Work required: In the entries below, find every line holding the string "joints" and collect it.
* Begin Excerpted records *
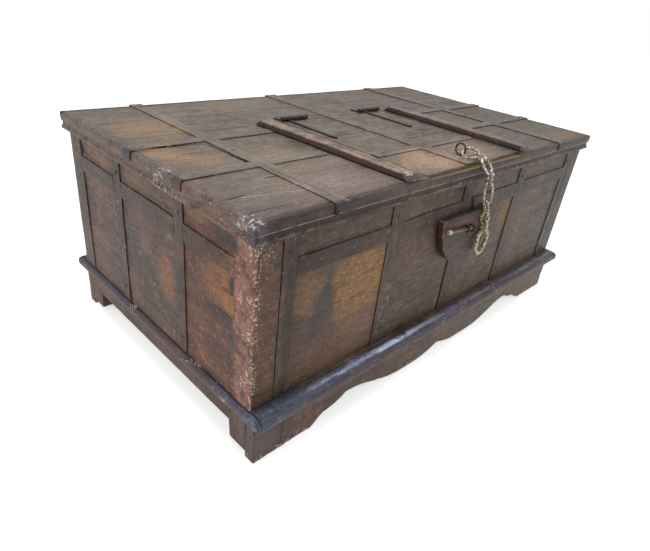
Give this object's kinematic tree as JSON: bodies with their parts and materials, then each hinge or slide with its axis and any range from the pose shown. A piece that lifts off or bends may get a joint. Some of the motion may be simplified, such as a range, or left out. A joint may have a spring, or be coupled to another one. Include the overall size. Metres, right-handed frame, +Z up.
* End Excerpted records *
* Begin Excerpted records *
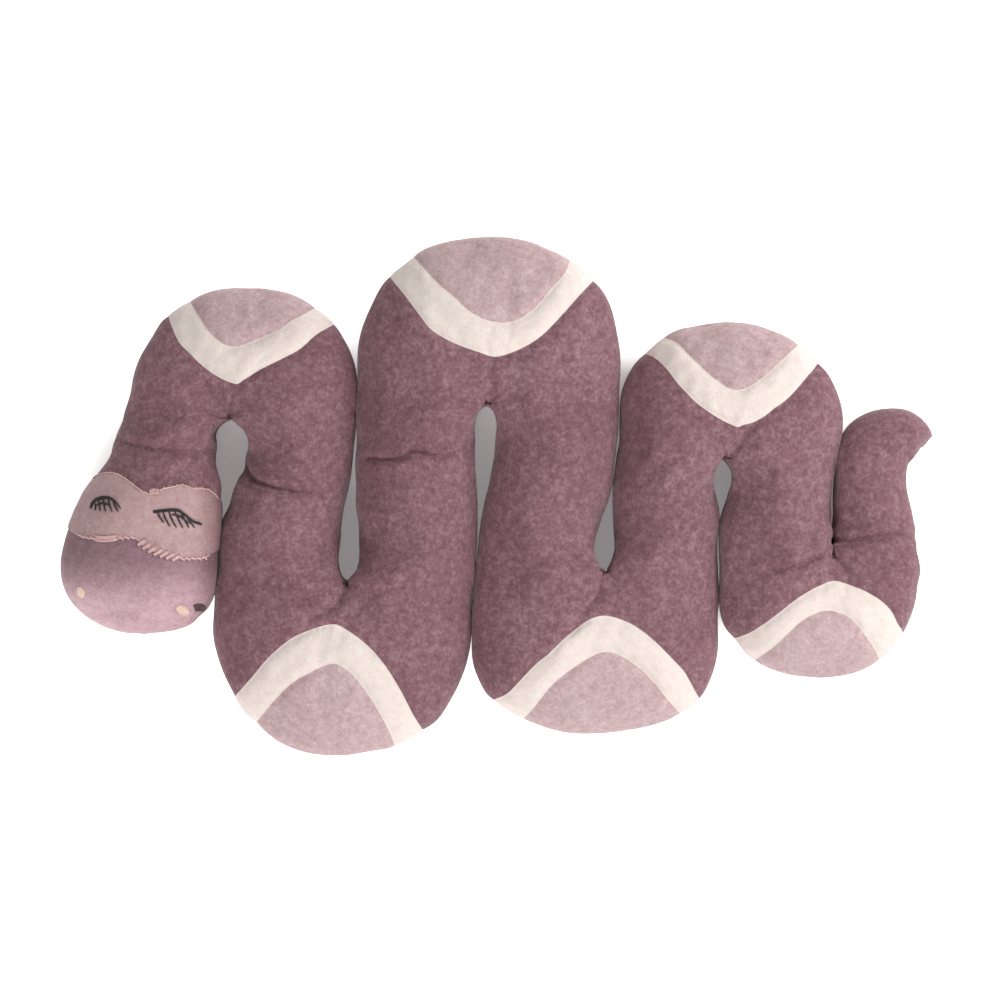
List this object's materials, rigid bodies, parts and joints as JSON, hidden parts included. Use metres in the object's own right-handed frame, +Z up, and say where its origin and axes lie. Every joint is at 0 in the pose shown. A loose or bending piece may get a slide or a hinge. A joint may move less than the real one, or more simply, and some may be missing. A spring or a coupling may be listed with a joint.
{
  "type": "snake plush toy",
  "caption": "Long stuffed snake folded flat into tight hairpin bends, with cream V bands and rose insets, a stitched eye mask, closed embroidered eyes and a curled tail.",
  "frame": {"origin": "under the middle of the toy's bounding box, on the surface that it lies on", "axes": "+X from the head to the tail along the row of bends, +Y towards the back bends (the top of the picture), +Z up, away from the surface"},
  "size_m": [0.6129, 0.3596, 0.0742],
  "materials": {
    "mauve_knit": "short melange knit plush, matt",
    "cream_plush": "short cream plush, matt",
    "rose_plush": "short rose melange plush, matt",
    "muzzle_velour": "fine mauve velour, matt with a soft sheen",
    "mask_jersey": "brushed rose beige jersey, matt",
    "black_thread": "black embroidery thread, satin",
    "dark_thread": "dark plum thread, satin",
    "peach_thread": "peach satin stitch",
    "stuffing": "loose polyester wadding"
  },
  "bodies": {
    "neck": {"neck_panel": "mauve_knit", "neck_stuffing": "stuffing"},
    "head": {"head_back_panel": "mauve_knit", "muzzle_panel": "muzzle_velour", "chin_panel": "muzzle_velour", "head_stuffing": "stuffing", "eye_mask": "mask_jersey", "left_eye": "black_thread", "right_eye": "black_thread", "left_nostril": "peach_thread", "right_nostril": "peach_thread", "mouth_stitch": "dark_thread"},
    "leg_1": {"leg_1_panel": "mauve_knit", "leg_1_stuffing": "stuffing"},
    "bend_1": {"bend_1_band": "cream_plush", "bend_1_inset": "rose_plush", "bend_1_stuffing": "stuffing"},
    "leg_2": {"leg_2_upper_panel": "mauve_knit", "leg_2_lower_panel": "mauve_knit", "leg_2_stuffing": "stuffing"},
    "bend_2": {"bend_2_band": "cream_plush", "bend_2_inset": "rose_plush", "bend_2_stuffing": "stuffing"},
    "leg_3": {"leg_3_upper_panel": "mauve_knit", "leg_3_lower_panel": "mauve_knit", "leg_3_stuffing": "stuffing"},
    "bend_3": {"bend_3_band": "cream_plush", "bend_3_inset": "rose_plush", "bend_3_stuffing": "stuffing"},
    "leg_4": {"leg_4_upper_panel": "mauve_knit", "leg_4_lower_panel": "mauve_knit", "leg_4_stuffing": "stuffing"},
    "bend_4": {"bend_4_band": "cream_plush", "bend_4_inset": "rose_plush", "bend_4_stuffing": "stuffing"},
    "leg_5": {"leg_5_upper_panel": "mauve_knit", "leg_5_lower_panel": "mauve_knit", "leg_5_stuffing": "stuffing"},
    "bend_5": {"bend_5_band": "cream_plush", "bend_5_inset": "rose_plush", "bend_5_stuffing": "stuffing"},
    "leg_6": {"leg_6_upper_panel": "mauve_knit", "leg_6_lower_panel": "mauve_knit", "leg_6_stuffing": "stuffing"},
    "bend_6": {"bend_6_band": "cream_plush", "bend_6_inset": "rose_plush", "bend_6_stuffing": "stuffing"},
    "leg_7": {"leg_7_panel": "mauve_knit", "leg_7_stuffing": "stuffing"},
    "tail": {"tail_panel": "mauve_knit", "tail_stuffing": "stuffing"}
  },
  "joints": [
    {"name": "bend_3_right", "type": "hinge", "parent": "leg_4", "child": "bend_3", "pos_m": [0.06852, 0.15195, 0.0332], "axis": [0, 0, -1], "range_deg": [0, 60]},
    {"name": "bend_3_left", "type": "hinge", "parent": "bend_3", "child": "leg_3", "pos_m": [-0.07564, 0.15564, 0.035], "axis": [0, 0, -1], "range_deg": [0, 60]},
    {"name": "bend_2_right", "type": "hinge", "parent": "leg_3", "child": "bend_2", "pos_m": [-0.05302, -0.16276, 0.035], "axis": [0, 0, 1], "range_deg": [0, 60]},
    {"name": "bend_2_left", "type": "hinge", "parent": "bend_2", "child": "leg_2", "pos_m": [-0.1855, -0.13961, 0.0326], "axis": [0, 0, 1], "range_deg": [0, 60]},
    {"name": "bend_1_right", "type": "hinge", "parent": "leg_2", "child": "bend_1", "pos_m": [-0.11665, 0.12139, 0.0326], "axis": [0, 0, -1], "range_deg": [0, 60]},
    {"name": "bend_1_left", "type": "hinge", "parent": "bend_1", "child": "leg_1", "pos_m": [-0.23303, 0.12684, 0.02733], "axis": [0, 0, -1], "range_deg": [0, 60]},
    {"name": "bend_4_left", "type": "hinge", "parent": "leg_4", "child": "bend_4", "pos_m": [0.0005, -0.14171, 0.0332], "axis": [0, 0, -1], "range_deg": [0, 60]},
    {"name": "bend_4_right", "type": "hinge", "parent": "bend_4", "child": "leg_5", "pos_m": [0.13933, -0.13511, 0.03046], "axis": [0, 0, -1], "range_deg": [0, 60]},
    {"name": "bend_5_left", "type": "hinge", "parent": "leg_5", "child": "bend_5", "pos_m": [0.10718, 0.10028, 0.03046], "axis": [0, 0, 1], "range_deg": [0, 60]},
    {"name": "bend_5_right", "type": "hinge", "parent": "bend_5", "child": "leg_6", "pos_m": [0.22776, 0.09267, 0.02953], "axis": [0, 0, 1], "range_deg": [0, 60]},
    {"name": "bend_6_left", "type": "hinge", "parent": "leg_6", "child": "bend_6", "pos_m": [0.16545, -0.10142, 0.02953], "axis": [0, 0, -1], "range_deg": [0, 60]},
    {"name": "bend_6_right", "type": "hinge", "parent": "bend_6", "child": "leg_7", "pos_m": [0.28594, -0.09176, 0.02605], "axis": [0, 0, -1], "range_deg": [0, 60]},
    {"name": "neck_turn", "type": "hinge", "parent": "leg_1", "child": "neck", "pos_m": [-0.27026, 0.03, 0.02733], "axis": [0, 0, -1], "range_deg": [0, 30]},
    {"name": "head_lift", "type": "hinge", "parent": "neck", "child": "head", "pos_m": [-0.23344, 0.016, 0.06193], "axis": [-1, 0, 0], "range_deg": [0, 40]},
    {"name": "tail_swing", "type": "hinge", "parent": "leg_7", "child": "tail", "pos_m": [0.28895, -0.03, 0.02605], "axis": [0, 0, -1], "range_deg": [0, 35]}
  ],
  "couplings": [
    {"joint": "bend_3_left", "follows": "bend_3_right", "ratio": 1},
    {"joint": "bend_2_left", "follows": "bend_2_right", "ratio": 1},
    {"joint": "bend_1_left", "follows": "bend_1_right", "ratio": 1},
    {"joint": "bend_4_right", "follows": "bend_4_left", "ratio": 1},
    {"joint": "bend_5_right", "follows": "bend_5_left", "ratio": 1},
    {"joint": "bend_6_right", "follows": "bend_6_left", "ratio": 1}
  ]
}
* End Excerpted records *
Complete response:
List this object's materials, rigid bodies, parts and joints as JSON, hidden parts included. Use metres in the object's own right-handed frame, +Z up, and say where its origin and axes lie. Every joint is at 0 in the pose shown. A loose or bending piece may get a slide or a hinge. A joint may move less than the real one, or more simply, and some may be missing. A spring or a coupling may be listed with a joint.
  "joints": [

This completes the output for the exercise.